Today, we have a different journey to consider, one about to be made by Stuart and Susan Crampton, their move to Ohio to a retirement community near their son and his family.

Stuart’s ties to Williams College date back sixty years, to 1954, when he arrived as a freshman. Ten years later, he would return to teach physics. With him came his bride of almost three years, Susan, and (Susan reports) one-and-a-half little Cramptons.

Fast-forward to February 4, 1978, and here in this church, Susan was ordained a priest, the first female diocesan resident to be ordained, just two years after the national Church decided that women should be ordained. For six years, Susan would serve as Associate Rector here, before going on to serve as Vicar of St. John’s in Ashfield, Associate at St. Andrew’s, Longmeadow, and Rector of Christ Church, Sheffield until her retirement in 2003. I wonder how many women—and men—Susan has mentored on their journeys to and through ordination.

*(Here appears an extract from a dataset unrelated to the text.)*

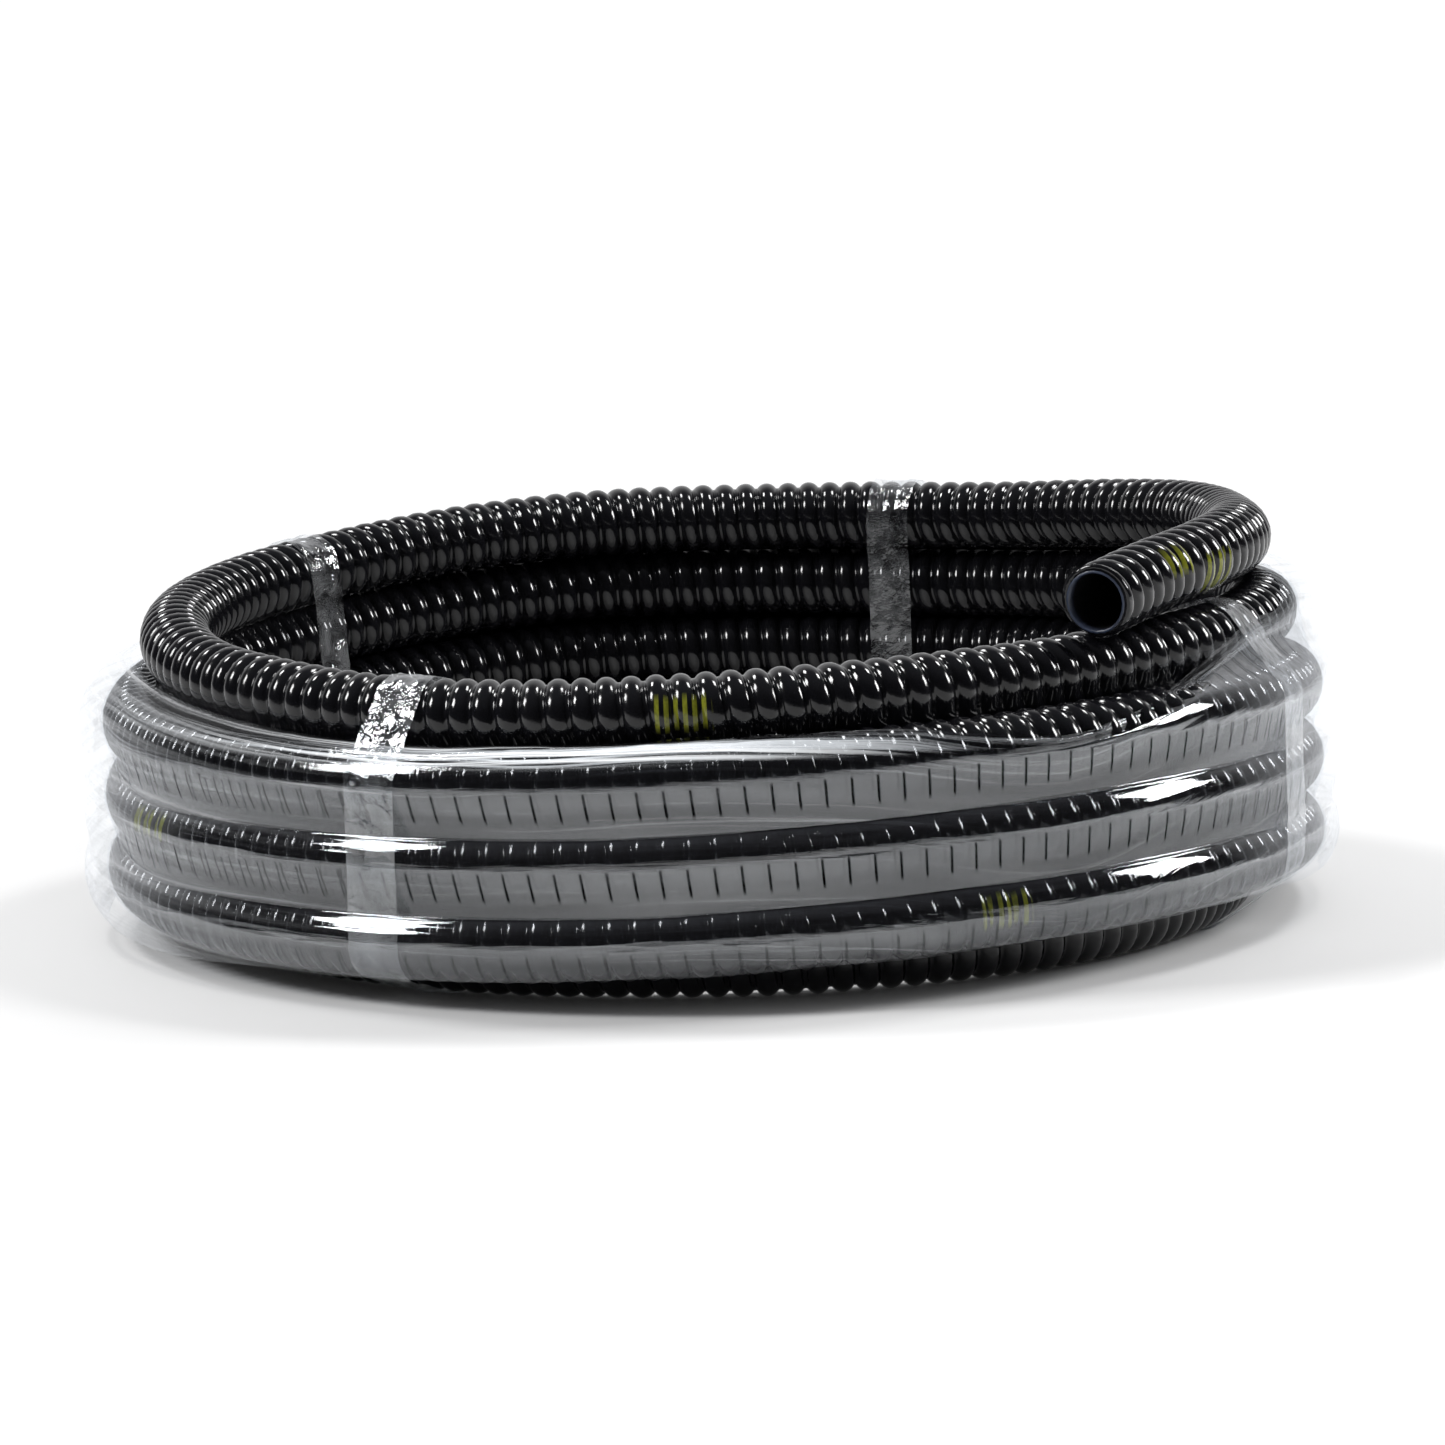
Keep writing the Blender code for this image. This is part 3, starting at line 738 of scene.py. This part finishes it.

For the eleven years since her retirement, she has served as one of several priests who have made it possible for us, hand in hand with lay members of our healing team, to offer anointing and the laying-on of hands for healing at every principal Sunday eucharist. Susan has also preached and celebrated for us, and in recent years has, with Charles O’Brien, served the people of St. Andrew’s in Blackinton.

Together, she and Stuart have been stalwart members of our choir. They have both been leaders of Coffee Conversations, popular gatherings after worship to read and discuss books that present brave options for understanding theology, scripture, spiritual practice, science and religion (and that last topic is another frontier that both Cramptons have tackled together in the wider community—imagine their pillow talk about quarks and dark matter and the Big Bang…)

You may not know that both Stuart and Susan have served in countless ways to strengthen the Diocese of Western Massachusetts. For years, Stuart served on the diocesan Finance Committee. Susan has served on several task forces, including an advisory committee on the full inclusion of LGBT people in the life of the Church.

And both have lent their support to the fledgling Berkshire Organizing Project. Stuart is one of the founders of the Northern Berkshire Interfaith Action Initiative, whose members run the Friendship Center food pantry in North Adams, and he championed the transfer of the long-standing Ministry Fund that provides emergency assistance, from the defunct Williamstown Ecumenical Association to the interfaith group.

The same analytical skills and systemic thinking that led to Stuart’s appointment as Provost of Williams College have been his hallmark here, in his service in our capital campaign, our Finance Committee, the Vestry, our first Website design, to name a few. He shaped and led our Planned Giving program, and passionately advocated maintaining a Youth Minister on our staff.

Did you know that for several years, Stuart has quietly and single-handedly handled this parish’s recycling of paper (all those Sunday leaflets!) and bottles, etc.?

And with all that said, I know I’ve not named all the ways these two people have strengthened the hearts and hands of this parish, our wider community, the Episcopal Church, Williams College, and the many other churches, schools, and institutions that they hold dear.

How fortunate we are! And how we will miss them.

May they keep opening their hearts and minds to the grace of God in Jesus Christ that hallows all our journeys by the Holy Spirit dwelling within us, reigning over us, and illumining the path before us.